----- MATERIAL
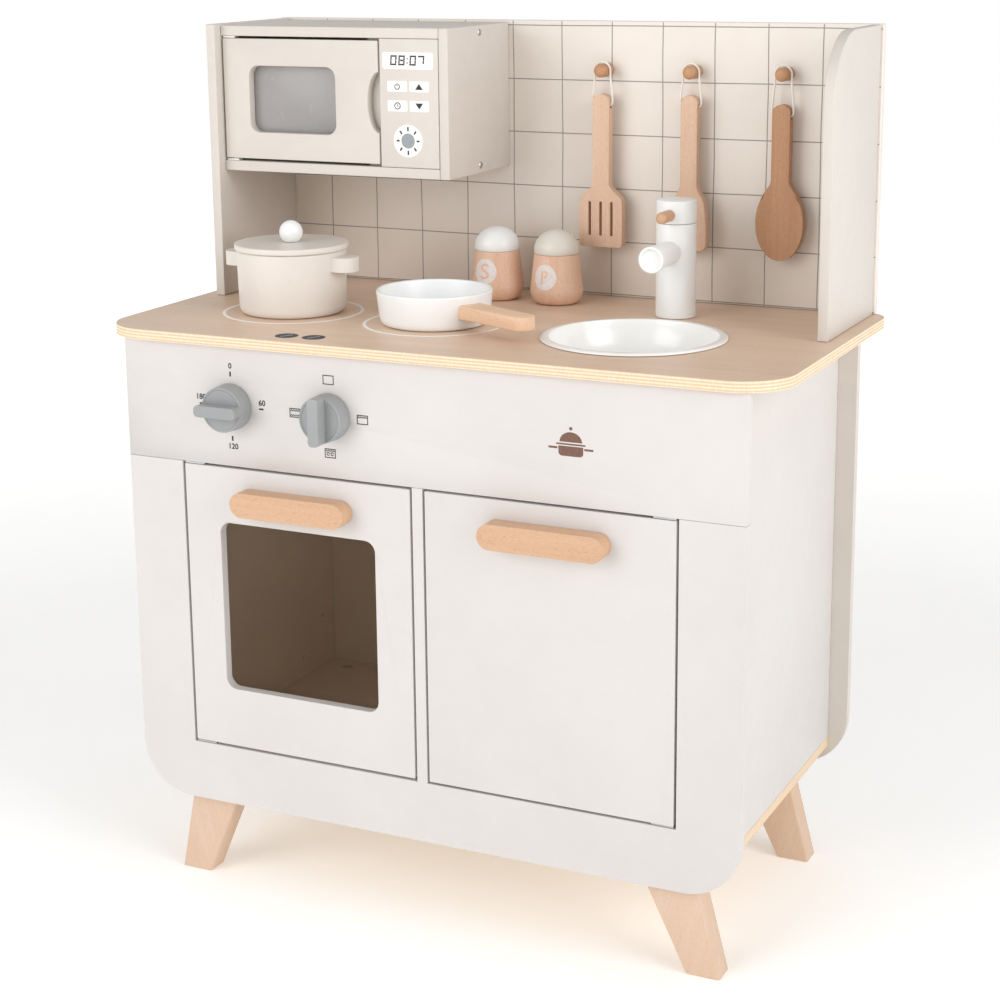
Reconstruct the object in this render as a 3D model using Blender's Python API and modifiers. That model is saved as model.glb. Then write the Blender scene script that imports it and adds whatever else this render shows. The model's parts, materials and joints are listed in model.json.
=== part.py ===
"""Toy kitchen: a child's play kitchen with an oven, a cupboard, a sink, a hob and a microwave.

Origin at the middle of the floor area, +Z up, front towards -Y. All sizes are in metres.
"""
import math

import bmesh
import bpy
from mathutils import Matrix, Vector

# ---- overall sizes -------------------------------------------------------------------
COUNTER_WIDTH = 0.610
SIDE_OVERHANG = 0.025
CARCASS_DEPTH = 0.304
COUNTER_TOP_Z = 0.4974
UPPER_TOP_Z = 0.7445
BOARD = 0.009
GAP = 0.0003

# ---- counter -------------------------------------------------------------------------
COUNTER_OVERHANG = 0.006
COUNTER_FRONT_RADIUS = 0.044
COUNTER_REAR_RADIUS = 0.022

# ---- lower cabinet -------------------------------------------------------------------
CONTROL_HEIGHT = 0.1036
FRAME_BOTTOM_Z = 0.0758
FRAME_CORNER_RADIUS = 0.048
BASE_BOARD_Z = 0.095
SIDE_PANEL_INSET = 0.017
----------
* **PROBLEM DETAILS**
Everything from the first line above through the line that contains "COUNTER_REAR_RADIUS = 0.022" should be duplicated exactly, please, and nothing beyond it.

* **TASK OUTPUT**
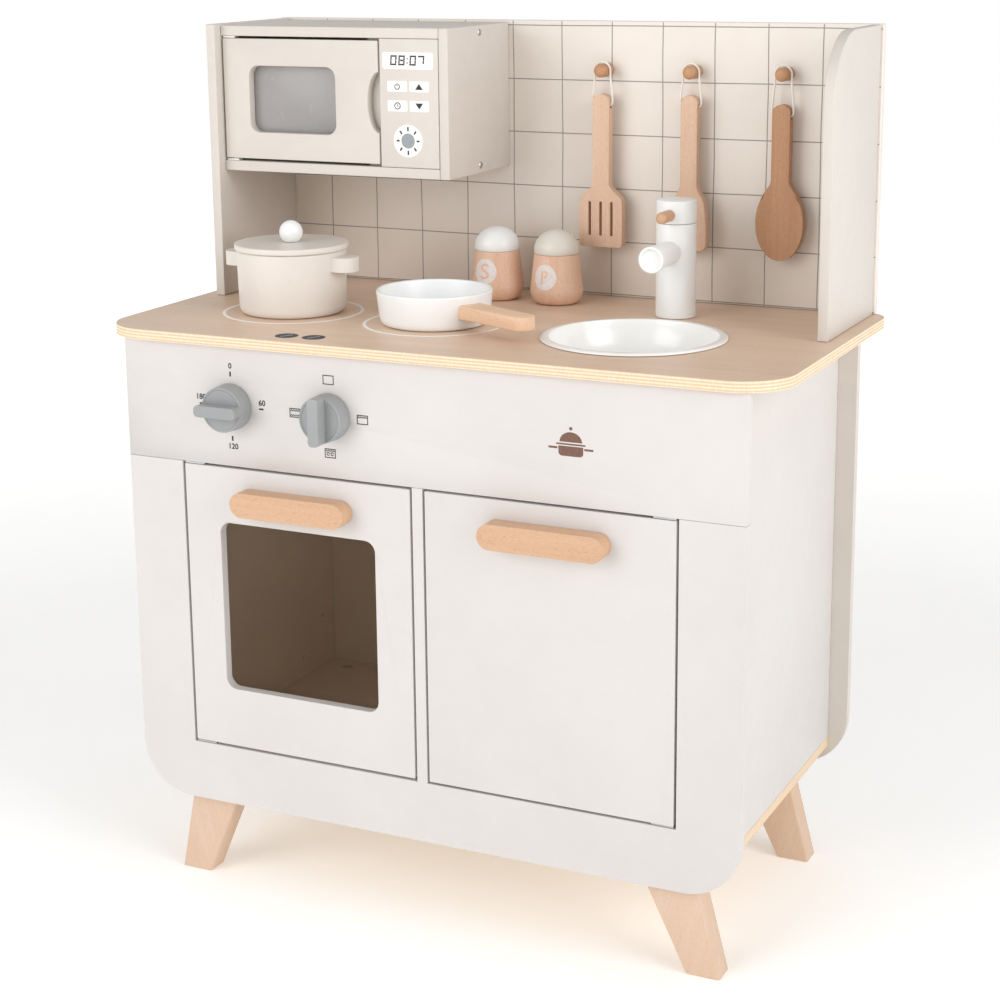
Reconstruct the object in this render as a 3D model using Blender's Python API and modifiers. That model is saved as model.glb. Then write the Blender scene script that imports it and adds whatever else this render shows. The model's parts, materials and joints are listed in model.json.
=== part.py ===
"""Toy kitchen: a child's play kitchen with an oven, a cupboard, a sink, a hob and a microwave.

Origin at the middle of the floor area, +Z up, front towards -Y. All sizes are in metres.
"""
import math

import bmesh
import bpy
from mathutils import Matrix, Vector

# ---- overall sizes -------------------------------------------------------------------
COUNTER_WIDTH = 0.610
SIDE_OVERHANG = 0.025
CARCASS_DEPTH = 0.304
COUNTER_TOP_Z = 0.4974
UPPER_TOP_Z = 0.7445
BOARD = 0.009
GAP = 0.0003

# ---- counter -------------------------------------------------------------------------
COUNTER_OVERHANG = 0.006
COUNTER_FRONT_RADIUS = 0.044
COUNTER_REAR_RADIUS = 0.022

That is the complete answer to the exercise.